5. Don’t be afraid to… fail
Sometimes we have this awesome idea that would change everything. Our mini revolution. We force it to work, we try to share it with others and … it appears that the idea wasn’t that good at all. We get frustrated and forget about it. No one shares the stories of failure, nobody publishes research that finished without a clear result. Wrong!
On the second day keynote Alexander Schwartz and Fanny Pittack shared their stories of failure. Why? Because failure is not always the end, it can be the beginning of creating something better. During their presentation they showed that frustration (ours or our team members) is always important feedback and that we learn a lot from the ideas that didn’t work out.

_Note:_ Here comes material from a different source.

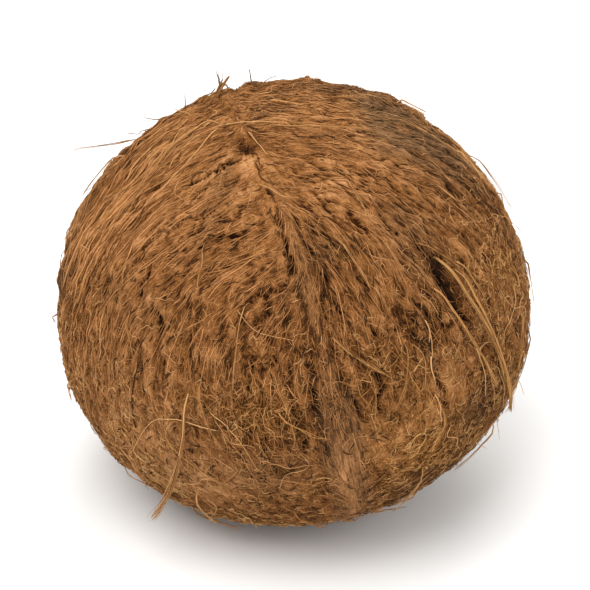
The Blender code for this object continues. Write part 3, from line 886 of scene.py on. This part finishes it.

Another important factor is creating a failure tolerant environment, which was mentioned in Roman Pichlers “Strategy testing” keynote. Life is too short for delivering things nobody needs. Examining and analyzing ideas at an early stage is very important. Accepting the fact that some of them might fail, can help you focus on really important problems.
“Your future is created by what you do today, not tomorrow.” said Richard Seidl in “5 habits to survive as a tester”. There is no starting point for the journey. My list will grow with each and every experience. There was a slide in Lisa Crispin and Janet Gregory presentation that said:
“As we continue to go where no man has gone before, can we really predict what will happen?”
I don’t know what the future will be like, but I can surely say – I’m ready for it!